Les projets cherchent de plus en plus à récompenser les véritables contributeurs de leur écosystème. Par exemple, EigenLayer, Sanctum, Monad, Mitosis ou encore Movement intègrent désormais (ou prévoient de le faire) des critères de contributions sociales (création de contenu sur X, rôles Discord, participation à des campagnes). D’autres, comme Abstract, Berachain, Monad, Eclipse ou encore Celestia, ajoutent des critères spécifiques autour des NFTs et de collections spéciales.
Ce recentrage sur les utilisateurs engagés, au détriment des farmers industrielles, reflète une volonté des projets de bâtir des communautés solides. En mettant en avant l’aspect communautaire, les airdrops deviennent des outils non seulement pour attirer, mais aussi pour retenir des utilisateurs qui se sentent connectés émotionnellement au projet.

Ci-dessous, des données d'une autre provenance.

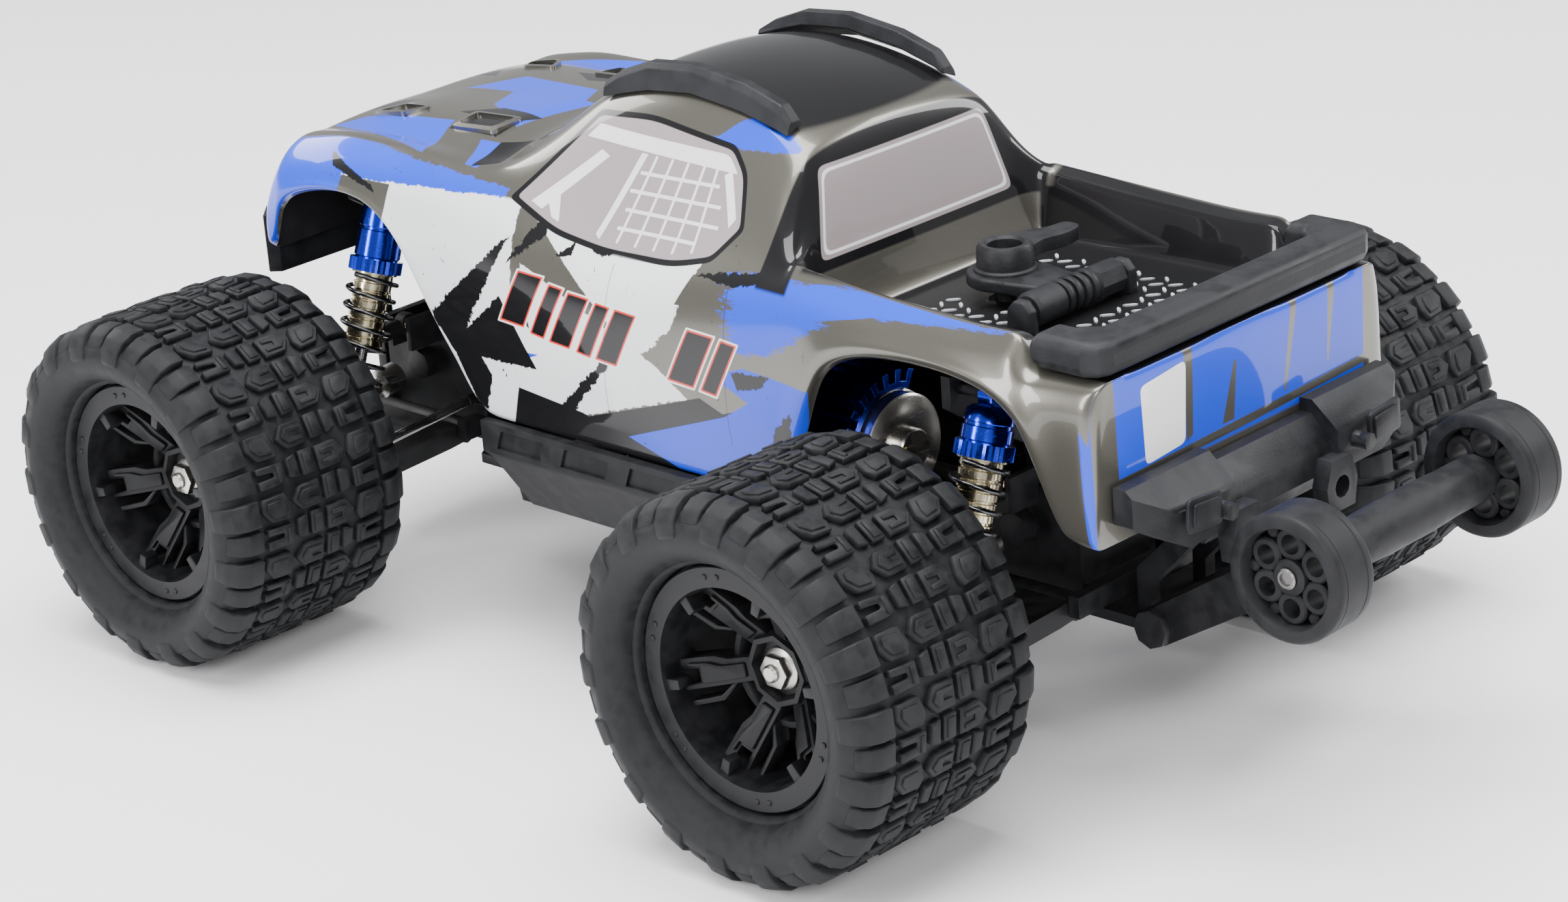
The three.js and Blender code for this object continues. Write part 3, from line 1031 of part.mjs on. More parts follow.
// A closed wall: the outer skin, the same skin moved in along its normals, and strips on open edges.
function shellSolid() {
  const keys = new Map();
  const outer = [];
  const vertex = ([x, y, z]) => {
    const key = [x, y, z].map((value) => Math.round(value * 1e3)).join(',');
    if (!keys.has(key)) {
      keys.set(key, outer.length);
      outer.push(new THREE.Vector3(x, y, z));
    }
    return keys.get(key);
  };
  const faces = [];
  for (const quad of shellQuads()) {
    const left = quad.map(vertex);
    const right = quad.map(([x, y, z]) => vertex([x === 0 ? 0 : -x, y, z])).reverse();
    faces.push([left[0], left[1], left[2]], [left[0], left[2], left[3]]);
    faces.push([right[0], right[1], right[3]], [right[1], right[2], right[3]]);
  }
  const normals = outer.map(() => new THREE.Vector3());
  for (const [a, b, c] of faces) {
    const edge1 = outer[b].clone().sub(outer[a]);
    const edge2 = outer[c].clone().sub(outer[a]);
    const normal = edge1.cross(edge2).normalize();
    for (const corner of [a, b, c]) normals[corner].add(normal);
  }
  const inner = outer.map((point, i) => point.clone().addScaledVector(normals[i].normalize(), -SHELL_WALL));
  const count = outer.length;
  const edges = new Map();
  for (const [a, b, c] of faces) {
    for (const [from, to] of [[a, b], [b, c], [c, a]]) {
      const back = `${to},${from}`;
      if (edges.has(back)) edges.delete(back);
      else edges.set(`${from},${to}`, [from, to]);
    }
  }
  const triangles = faces.flatMap(([a, b, c]) => [a, b, c, a + count, c + count, b + count]);
  for (const [from, to] of edges.values()) {
    triangles.push(from, from + count, to + count, from, to + count, to);
  }
  const geometry = new THREE.BufferGeometry();
  geometry.setAttribute('position', new THREE.BufferAttribute(
    new Float32Array([...outer, ...inner].flatMap((point) => point.toArray())), 3,
  ));
  geometry.setIndex(triangles);
  return toSolid(geometry);
}

function bodyShell() {
  const lug = box(
    [LATCH_HALF_LENGTH + 0.6, LATCH_PIVOT_Y - 3.4, BED_FLOOR_Z - 0.5],
    [LATCH_HALF_LENGTH + 3.4, LATCH_PIVOT_Y + 3.4, LATCH_PIVOT_Z + 3],
  );
  const pin = bar(
    PIN_RADIUS,
    [-LATCH_HALF_LENGTH - 1, LATCH_PIVOT_Y, LATCH_PIVOT_Z],
    [LATCH_HALF_LENGTH + 1, LATCH_PIVOT_Y, LATCH_PIVOT_Z],
  );
  const postHole = bar(POST_HOLE_RADIUS, [0, POST_Y, BED_FLOOR_Z - 9], [0, POST_Y, BED_FLOOR_Z + 9], 16);
  let solid = shellSolid();
  for (const piece of bothSides([lug])) solid = solid.add(toSolid(piece));
  return cut(solid.add(toSolid(pin)), postHole);
}
addPart('body_shell', bodyShell(), SHELL_PAINT);

// ---- Trim on the shell ----

function roofHeight(x, y) {
  const points = SHELL_LINES.map((line) => pointOnLine(line, y));
  const next = points.findIndex((point) => point[0] >= x);
  const [x0, , z0] = points[next - 1];
  const [x1, , z1] = points[next];
  return z0 + ((z1 - z0) * (x - x0)) / (x1 - x0);
}

// A closed body through rings of points that have the same count.
function loft(rings) {
  const count = rings[0].length;
  const positions = rings.flat(2);
  const triangles = [];
  for (let i = 0; i < rings.length - 1; i++) {
    for (let j = 0; j < count; j++) {
      const a = i * count + j;
      const b = i * count + ((j + 1) % count);
      triangles.push(a, b, b + count, a, b + count, a + count);
    }
  }
  const last = (rings.length - 1) * count;
  for (let j = 1; j < count - 1; j++) {
    triangles.push(0, j + 1, j, last, last + j, last + j + 1);
  }
  const geometry = new THREE.BufferGeometry();
  geometry.setAttribute('position', new THREE.BufferAttribute(new Float32Array(positions), 3));
  geometry.setIndex(triangles);
  return geometry;
}


function roofRail() {
  const rings = ROOF_RAIL_STATIONS.map(([y, height]) => {
    const across = [ROOF_RAIL_INNER_X, (ROOF_RAIL_INNER_X + ROOF_RAIL_OUTER_X) / 2, ROOF_RAIL_OUTER_X];
    const seat = across.map((x) => [x, withAxles(y), roofHeight(x, y) + GAP + 0.3]);
    const top = seat[0][2] + height;
    return [
      ...seat,
      [ROOF_RAIL_OUTER_X - 0.4, withAxles(y), top - 1.6],
      [ROOF_RAIL_OUTER_X - 1.6, withAxles(y), top],
      [ROOF_RAIL_INNER_X + 0.6, withAxles(y), top],
    ];
  });
  return loft(rings);
}
addPart('roof_rail_left', toSolid(roofRail()), BLACK_PLASTIC);
addPart('roof_rail_right', mirroredX(toGeometry(toSolid(roofRail()))), BLACK_PLASTIC);

// U-shaped cap over the tail and the rear ends of the bed walls.
function bedRail() {
  const outerX = 48.4;
  const outerY = withAxles(153.2);
  const frontY = withAxles(134.5);
  const innerX = outerX - BED_RAIL_WIDTH;
  const innerY = outerY - BED_RAIL_WIDTH;
  const half = [
    [innerX, frontY], [outerX, frontY], [outerX, outerY - 5], [outerX - 1.6, outerY - 1.6],
    [outerX - 5, outerY],
  ];
  const innerHalf = [[innerX - 3, innerY], [innerX, innerY - 3]];
  const flip = (points) => points.map(([x, y]) => [-x, y]).reverse();
  const plan = [...half, ...flip(half), ...flip(innerHalf), ...innerHalf];
  const bevel = 1.6;
  const geometry = new THREE.ExtrudeGeometry(outline(plan), {
    depth: BED_RAIL_HEIGHT - 2 * bevel,
    bevelEnabled: true,
    bevelThickness: bevel,
    bevelSize: bevel,
    bevelOffset: -bevel,
    bevelSegments: 1,
  });
  return geometry.translate(0, 0, BED_TOP_Z + GAP + 0.2 + bevel);
}
addPart('bed_rail', toSolid(bedRail()), BLACK_PLASTIC);

// Latch: ribbed barrel on its pin, tapering plate, ring over the post and a wing to lift it by.
function bodyLatch() {
  const radius = LATCH_PIVOT_Z - BED_FLOOR_Z - 0.5;
  const plateTop = LATCH_PIVOT_Z + 2.2;
  const plate = plateZ([
    [-8.5, POST_Y - 2], [-5, POST_Y - 7.5], [5, POST_Y - 7.5], [8.5, POST_Y - 2], [8, POST_Y + 5],
    [5, LATCH_PIVOT_Y], [-5, LATCH_PIVOT_Y], [-8, POST_Y + 5],
  ], plateTop - 3, plateTop);
  const wing = plateZ([
    [-3, POST_Y - 6], [-9, POST_Y - 7], [-17, POST_Y - 1], [-22, POST_Y - 1], [-22, POST_Y + 4],
    [-15, POST_Y + 5], [-8, POST_Y + 2], [-3, POST_Y + 4],
  ], plateTop + 1.5, plateTop + 5);
  const ring = bar(6.6, [0, POST_Y, plateTop - 1], [0, POST_Y, plateTop + 6.2], 20);
  const barrel = [-1, 1].map((side) => bar(
    radius,
    [side * 5.4, LATCH_PIVOT_Y, LATCH_PIVOT_Z],
    [side * LATCH_HALF_LENGTH, LATCH_PIVOT_Y, LATCH_PIVOT_Z],
    16,
  ));
  const ribs = bar(
    radius - 0.9, [-5.6, LATCH_PIVOT_Y, LATCH_PIVOT_Z], [5.6, LATCH_PIVOT_Y, LATCH_PIVOT_Z], 16,
  );
  const bore = bar(
    PIN_RADIUS + RUNNING_CLEARANCE,
    [-LATCH_HALF_LENGTH - 1, LATCH_PIVOT_Y, LATCH_PIVOT_Z],
    [LATCH_HALF_LENGTH + 1, LATCH_PIVOT_Y, LATCH_PIVOT_Z],
  );
  const ringHole = bar(4, [0, POST_Y, plateTop - 6], [0, POST_Y, plateTop + 8], 16);
  return cut(join(plate, wing, ring, ribs, ...barrel), bore, ringHole);
}
addPart('body_latch', bodyLatch(), BLACK_PLASTIC);

// ---- Stand the truck on its tyres, with the origin under the middle of its box ----

const boxFrontY = FRONT_AXLE_Y - TYRE_RADIUS;
const boxRearY = WHEELIE_Y + WHEELIE_RADIUS;
truck.position.set(0, -(boxFrontY + boxRearY) / 2, TYRE_RADIUS - AXLE_Z);
truck.updateMatrixWorld(true);

export default truck;
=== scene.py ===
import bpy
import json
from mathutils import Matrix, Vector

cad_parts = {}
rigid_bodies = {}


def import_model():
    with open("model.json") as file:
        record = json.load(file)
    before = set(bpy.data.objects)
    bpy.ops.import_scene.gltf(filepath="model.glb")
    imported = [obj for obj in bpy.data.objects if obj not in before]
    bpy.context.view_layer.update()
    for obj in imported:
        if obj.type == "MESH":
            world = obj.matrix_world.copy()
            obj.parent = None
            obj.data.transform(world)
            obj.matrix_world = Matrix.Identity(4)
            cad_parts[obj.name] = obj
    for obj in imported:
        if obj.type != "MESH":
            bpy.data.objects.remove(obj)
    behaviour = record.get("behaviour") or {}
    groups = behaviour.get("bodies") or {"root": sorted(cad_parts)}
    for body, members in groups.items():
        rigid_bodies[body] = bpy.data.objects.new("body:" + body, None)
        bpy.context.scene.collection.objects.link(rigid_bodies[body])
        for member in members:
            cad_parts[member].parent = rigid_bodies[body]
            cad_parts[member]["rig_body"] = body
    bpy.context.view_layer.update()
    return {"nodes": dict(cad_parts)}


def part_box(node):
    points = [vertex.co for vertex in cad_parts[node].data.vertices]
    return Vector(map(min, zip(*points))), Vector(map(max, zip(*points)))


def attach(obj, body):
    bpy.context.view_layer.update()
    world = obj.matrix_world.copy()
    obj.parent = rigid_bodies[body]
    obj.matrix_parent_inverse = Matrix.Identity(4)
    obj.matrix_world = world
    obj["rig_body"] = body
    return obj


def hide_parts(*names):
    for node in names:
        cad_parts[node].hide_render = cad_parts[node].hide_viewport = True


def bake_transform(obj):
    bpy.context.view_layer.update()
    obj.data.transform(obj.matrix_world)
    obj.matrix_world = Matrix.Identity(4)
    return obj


bl_info = {
    "name": "Radio-controlled monster truck",
    "version": (1, 0, 0),
    "blender": (4, 5, 0),
    "location": "View3D > Sidebar > Truck",
    "description": "Builds the looks of a toy monster truck around its packed frame",
    "category": "Add Mesh",
}

import json
import math

import bmesh
import bpy
from bpy.props import FloatProperty, FloatVectorProperty, IntProperty, PointerProperty
from mathutils import Matrix, Vector

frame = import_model()

MM = 0.001


def centre(node):
    """The middle of a frame node's box."""
    low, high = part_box(node)
    return (low + high) / 2


CORNERS = ("front_left", "front_right", "rear_left", "rear_right")
WHEEL_CENTRE = {corner: centre(f"{corner}_tyre") for corner in CORNERS}
FRONT_AXLE_Y = WHEEL_CENTRE["front_left"].y
REAR_AXLE_Y = WHEEL_CENTRE["rear_left"].y
MID_Y = (FRONT_AXLE_Y + REAR_AXLE_Y) / 2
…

Enfin, il était impossible d’aborder l’année 2025 sans évoquer la spéculation autour de Base, le Layer 2 développé par Coinbase. Malgré un contexte réglementaire complexe, un éventuel lancement de token BASE pourrait devenir l’un des plus importants de l’histoire des airdrops. Si un tel événement se concrétise, les critères d’éligibilité pourraient inclure :
- Activité globale sur la blockchain Base (volume, transactions, bridge).
- Engagement communautaire (Base Learn, rôles Discord, badges d’événements).
- Participation à des campagnes comme On-Chain Summer.
L’airdrop, outil marketing par excellence dans l’écosystème crypto, n’a pas dit son dernier mot. Cependant, les projets devront innover et affiner leurs stratégies pour se démarquer dans un marché où les utilisateurs sont devenus plus exigeants. La clé résidera dans la capacité à équilibrer attractivité spéculative, rétention communautaire et utilité réelle.